En 2000, le Vatican a signé un accord avec Bruxelles pour lui permettre d’adopter la monnaie unique. La Cité a ainsi le droit de frapper 1 million d’Euros par an. Concernant le Liechtenstein, c’est la Suisse qui assure les intérêts fiscaux et monétaires de Vaduz sur le plan international, depuis la création d’une union monétaire signée en 1924. C’est donc le Franc suisse qui a court dans la Principauté.
S’agissant de l’espace Schengen, seul le Liechtenstein en fait effectivement partie depuis son adhésion en 2011 qui fait suite à l’intégration des autres États de l’AELE. Monaco respecte les règles Schengen du fait de son union douanière avec la France. Saint-Marin et le Vatican, enclavés dans le territoire italien, font également partie de facto de cet espace puisqu’ils gardent leur frontière ouverte aux citoyens européens. Cependant, Andorre maintient le contrôle à ses frontières et l’obligation de visas et de passeports pour les non-nationaux.

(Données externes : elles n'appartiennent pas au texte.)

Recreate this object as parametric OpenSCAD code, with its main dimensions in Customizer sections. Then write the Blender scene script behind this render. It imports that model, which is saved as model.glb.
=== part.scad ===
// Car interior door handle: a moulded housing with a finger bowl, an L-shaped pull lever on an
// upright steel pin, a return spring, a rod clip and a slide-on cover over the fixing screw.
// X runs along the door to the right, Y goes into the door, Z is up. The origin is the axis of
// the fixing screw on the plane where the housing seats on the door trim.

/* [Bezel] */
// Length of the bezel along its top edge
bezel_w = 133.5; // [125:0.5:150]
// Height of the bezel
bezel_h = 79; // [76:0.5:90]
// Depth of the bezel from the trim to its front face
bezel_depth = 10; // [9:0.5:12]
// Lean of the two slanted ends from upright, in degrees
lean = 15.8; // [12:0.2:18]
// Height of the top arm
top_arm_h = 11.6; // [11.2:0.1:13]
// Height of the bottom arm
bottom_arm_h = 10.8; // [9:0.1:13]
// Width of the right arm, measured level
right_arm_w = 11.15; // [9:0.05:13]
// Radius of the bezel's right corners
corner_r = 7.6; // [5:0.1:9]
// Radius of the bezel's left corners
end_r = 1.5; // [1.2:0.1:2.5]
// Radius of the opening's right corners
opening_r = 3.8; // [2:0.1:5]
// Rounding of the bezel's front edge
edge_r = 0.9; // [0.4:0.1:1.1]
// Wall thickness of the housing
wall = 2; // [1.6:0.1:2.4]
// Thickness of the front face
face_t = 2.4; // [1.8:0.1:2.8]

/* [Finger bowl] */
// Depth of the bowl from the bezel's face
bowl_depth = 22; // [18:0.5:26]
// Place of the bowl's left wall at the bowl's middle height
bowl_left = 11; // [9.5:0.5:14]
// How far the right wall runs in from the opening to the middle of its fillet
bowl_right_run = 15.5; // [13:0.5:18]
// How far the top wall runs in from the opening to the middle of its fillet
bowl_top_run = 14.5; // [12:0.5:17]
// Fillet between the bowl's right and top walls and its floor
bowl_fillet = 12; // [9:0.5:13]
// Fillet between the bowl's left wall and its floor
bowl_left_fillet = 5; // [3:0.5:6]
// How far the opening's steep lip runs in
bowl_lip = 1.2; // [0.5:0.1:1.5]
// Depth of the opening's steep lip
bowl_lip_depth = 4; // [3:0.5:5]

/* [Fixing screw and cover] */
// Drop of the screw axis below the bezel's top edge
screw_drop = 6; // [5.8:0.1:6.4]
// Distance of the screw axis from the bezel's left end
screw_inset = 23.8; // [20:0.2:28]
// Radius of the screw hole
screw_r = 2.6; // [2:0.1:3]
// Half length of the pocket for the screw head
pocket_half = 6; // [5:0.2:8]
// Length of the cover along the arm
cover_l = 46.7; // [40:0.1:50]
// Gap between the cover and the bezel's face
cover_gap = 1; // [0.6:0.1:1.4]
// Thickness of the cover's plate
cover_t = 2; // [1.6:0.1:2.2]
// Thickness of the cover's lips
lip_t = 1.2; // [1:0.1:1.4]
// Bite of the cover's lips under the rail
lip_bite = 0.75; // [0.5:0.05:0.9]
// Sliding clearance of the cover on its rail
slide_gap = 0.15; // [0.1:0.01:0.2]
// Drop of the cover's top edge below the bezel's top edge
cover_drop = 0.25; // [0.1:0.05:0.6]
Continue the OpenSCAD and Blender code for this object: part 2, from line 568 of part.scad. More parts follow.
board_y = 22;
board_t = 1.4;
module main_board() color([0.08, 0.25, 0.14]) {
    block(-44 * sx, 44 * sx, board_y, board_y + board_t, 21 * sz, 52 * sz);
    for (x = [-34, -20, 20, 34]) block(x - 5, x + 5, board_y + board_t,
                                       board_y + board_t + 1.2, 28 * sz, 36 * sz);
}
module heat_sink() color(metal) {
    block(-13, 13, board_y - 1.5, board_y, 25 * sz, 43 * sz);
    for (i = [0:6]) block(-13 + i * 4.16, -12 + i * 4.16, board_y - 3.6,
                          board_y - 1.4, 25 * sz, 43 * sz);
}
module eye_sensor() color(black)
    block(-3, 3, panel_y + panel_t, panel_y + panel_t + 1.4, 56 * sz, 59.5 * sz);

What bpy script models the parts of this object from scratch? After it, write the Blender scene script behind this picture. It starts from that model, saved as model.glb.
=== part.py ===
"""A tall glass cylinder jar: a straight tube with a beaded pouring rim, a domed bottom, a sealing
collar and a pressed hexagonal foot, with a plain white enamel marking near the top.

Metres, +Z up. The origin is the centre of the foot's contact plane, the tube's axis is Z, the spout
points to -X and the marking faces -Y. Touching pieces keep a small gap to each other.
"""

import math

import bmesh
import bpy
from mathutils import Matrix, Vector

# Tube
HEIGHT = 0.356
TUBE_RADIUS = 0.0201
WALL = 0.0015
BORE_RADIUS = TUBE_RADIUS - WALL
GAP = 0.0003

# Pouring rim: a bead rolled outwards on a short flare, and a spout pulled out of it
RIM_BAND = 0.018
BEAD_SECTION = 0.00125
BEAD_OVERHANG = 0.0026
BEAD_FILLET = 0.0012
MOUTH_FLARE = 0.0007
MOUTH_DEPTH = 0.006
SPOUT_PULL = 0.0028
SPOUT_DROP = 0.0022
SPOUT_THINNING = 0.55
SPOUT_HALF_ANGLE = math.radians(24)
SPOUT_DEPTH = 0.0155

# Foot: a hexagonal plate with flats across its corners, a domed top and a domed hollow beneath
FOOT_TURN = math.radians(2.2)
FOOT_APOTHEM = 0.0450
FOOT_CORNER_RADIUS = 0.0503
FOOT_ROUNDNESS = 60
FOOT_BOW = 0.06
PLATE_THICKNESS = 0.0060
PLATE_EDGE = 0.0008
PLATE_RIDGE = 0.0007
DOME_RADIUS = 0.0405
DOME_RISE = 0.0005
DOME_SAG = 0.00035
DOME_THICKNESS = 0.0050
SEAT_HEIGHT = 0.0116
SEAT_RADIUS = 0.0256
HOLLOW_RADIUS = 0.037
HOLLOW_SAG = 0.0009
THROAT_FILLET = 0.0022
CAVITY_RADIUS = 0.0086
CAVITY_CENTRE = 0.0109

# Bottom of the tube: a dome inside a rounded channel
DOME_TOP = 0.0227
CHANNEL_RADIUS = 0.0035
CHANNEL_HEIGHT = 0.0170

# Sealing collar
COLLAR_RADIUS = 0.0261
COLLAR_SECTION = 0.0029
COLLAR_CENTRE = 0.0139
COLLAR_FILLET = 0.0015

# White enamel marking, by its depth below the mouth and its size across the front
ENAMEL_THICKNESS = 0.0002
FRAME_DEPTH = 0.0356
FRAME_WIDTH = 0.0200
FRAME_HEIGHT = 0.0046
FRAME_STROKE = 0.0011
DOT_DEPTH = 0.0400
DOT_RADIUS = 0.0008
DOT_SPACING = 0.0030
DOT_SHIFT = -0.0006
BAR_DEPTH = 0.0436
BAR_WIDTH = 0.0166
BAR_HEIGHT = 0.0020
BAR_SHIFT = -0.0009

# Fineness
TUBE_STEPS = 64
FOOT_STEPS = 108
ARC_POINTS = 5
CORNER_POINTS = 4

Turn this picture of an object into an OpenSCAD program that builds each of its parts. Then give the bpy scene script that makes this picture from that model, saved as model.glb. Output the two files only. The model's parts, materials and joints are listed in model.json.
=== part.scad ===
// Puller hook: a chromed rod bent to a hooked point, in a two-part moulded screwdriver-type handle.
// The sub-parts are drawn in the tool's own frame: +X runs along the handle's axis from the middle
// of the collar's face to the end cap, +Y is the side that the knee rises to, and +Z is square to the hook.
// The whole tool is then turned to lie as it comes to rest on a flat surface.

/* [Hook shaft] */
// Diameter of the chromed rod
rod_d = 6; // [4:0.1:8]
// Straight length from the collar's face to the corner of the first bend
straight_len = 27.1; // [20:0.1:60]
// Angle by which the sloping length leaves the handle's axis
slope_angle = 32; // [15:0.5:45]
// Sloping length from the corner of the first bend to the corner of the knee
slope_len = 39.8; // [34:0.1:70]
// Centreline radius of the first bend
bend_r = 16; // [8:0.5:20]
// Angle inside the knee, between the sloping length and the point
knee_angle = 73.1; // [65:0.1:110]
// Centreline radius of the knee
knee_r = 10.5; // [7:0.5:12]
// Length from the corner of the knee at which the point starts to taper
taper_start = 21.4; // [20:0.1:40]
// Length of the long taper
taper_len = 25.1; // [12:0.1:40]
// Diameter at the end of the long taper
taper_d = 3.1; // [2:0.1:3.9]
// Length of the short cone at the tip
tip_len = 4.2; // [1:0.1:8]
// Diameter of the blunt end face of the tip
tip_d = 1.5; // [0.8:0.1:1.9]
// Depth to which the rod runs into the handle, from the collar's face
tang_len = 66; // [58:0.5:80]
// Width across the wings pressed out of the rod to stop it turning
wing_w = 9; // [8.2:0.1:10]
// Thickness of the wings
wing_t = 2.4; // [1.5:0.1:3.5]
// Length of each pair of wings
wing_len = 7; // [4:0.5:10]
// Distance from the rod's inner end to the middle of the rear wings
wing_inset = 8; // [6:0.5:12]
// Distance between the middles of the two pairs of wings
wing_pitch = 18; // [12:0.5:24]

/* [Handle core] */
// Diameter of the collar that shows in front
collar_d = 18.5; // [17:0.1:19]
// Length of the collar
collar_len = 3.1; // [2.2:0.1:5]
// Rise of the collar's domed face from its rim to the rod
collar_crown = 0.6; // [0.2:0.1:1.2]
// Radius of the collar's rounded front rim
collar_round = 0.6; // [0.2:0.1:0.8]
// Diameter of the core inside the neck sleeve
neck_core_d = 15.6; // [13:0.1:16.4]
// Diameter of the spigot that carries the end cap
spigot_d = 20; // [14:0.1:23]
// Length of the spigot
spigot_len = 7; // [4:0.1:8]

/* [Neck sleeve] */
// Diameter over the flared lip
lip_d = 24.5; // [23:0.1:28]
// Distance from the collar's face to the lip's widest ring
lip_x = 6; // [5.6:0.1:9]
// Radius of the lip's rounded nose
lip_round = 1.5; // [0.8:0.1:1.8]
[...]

Malgré des relations plus ou moins poussées avec les autorités européennes, aucun micro-État n’envisage actuellement d’adhérer pleinement à l’Union européenne, malgré la présence de partis, généralement sociaux-démocrates ou écologistes, favorables à cette adhésion dans les parlements locaux. Si l’intégration à l’UE n’a pas les faveurs dans les micro-États c’est parce que l’argument du développement économique, fondement des candidatures des Balkans occidentaux par exemple, n’a pas le même poids dans ces pays développés. Au contraire, les gouvernements concernés ont peur de perdre leur autonomie, à cause d’un système de majorité pondéré selon la démographie, système clairement désavantageux pour eux. Il est toutefois intéressant de noter qu’un référendum a été organisé en 2013 par les autorités saint-marinaises à propos de l’ouverture d’une procédure d’adhésion à l’UE. La courte victoire du « oui » n’a toutefois pas suffi puisque le scrutin a été invalidé faute d’atteindre le taux de participation minimal, la question de l’adhésion reste ainsi en suspens.